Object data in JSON
----------------
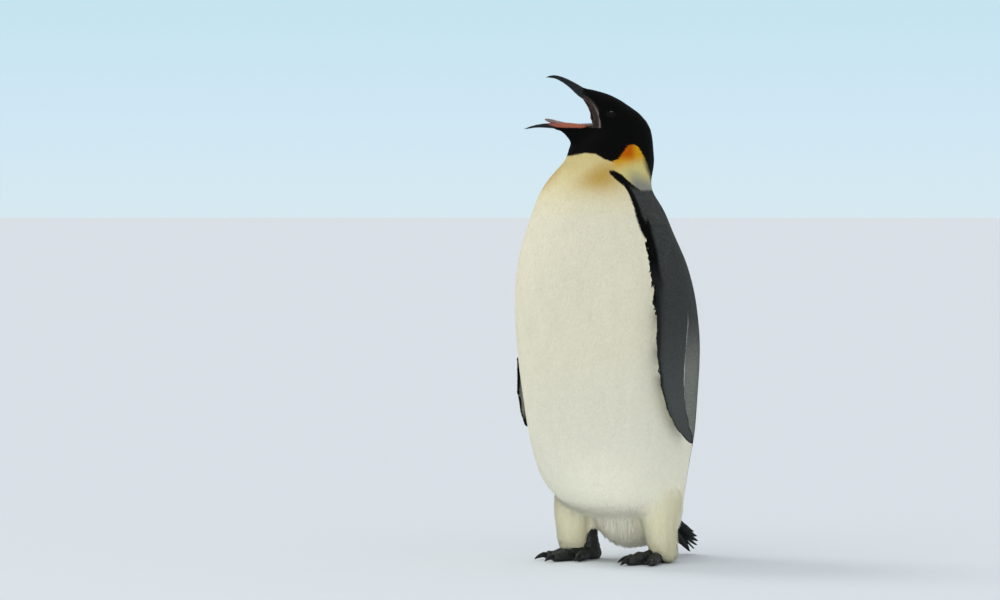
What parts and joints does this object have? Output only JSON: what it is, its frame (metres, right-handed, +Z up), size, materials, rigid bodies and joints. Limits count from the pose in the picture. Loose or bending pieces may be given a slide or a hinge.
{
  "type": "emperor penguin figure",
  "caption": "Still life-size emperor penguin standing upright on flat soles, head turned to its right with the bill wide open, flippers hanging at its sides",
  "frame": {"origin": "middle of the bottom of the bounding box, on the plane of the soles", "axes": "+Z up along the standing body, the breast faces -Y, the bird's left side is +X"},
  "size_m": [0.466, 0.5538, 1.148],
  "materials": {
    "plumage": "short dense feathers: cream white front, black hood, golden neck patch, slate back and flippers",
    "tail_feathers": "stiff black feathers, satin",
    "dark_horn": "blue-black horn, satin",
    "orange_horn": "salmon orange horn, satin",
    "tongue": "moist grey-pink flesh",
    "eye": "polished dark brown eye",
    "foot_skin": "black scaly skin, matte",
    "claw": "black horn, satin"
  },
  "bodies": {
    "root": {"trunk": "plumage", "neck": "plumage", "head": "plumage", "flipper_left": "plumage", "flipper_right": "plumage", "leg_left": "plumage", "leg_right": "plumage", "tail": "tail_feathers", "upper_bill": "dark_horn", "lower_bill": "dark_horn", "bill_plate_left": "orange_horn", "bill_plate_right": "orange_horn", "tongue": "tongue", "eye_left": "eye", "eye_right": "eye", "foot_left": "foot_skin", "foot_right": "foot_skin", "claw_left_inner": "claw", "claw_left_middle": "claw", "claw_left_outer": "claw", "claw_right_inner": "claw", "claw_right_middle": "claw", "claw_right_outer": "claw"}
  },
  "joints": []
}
----------------
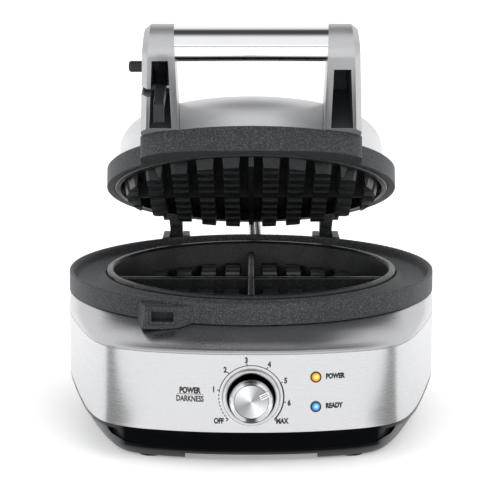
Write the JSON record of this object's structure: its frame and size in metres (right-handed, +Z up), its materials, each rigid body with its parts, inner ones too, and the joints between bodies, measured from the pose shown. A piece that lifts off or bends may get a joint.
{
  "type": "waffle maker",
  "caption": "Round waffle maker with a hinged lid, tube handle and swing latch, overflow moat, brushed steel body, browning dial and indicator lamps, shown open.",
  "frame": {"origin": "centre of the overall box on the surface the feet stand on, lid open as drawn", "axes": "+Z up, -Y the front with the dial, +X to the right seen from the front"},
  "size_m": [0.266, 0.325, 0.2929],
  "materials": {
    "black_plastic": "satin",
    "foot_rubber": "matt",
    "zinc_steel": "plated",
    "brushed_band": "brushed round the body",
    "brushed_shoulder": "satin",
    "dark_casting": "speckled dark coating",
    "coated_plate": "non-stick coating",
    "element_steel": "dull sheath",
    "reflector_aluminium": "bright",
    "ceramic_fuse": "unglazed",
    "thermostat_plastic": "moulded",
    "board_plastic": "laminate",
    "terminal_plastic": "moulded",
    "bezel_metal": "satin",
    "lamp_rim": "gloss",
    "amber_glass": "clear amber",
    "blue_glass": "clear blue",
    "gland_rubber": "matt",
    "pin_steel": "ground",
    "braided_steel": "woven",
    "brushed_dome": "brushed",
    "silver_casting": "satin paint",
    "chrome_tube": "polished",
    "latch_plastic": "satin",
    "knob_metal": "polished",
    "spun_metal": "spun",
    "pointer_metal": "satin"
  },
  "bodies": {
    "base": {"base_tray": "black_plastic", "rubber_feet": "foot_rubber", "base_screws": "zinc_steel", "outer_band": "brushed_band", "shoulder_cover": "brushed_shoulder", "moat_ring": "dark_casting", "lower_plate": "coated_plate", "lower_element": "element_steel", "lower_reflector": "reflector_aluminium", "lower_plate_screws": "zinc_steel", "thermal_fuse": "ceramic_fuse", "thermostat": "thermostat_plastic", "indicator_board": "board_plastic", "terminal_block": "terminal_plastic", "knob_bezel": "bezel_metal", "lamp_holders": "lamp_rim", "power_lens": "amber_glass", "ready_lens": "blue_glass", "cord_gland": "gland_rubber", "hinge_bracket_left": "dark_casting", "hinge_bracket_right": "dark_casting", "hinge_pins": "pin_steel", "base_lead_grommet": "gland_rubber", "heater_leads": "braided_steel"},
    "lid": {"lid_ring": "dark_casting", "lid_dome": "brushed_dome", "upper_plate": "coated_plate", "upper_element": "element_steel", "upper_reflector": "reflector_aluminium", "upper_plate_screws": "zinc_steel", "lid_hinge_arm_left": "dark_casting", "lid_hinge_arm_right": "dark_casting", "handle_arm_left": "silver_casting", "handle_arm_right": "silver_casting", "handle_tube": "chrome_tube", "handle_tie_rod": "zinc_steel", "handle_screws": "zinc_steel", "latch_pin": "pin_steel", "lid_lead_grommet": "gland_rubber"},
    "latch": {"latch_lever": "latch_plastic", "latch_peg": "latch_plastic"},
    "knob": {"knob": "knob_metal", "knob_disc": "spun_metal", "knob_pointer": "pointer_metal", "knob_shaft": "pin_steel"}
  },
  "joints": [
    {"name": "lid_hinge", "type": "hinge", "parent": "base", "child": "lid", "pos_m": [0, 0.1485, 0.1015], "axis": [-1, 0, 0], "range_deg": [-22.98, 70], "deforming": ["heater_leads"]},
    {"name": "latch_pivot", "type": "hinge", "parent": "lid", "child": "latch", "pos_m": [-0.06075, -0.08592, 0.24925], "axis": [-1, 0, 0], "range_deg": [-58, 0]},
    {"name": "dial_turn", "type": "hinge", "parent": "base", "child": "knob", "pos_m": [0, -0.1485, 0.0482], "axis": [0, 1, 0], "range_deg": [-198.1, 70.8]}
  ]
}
----------------
Scan the lines for the string "with". Pick out every line that has it.

  "caption": "Still life-size emperor penguin standing upright on flat soles, head turned to its right with the bill wide open, flippers hanging at its sides",
Write the JSON record of this object's structure: its frame and size in metres (right-handed, +Z up), its materials, each rigid body with its parts, inner ones too, and the joints between bodies, measured from the pose shown. A piece that lifts off or bends may get a joint.
  "caption": "Round waffle maker with a hinged lid, tube handle and swing latch, overflow moat, brushed steel body, browning dial and indicator lamps, shown open.",
  "frame": {"origin": "centre of the overall box on the surface the feet stand on, lid open as drawn", "axes": "+Z up, -Y the front with the dial, +X to the right seen from the front"},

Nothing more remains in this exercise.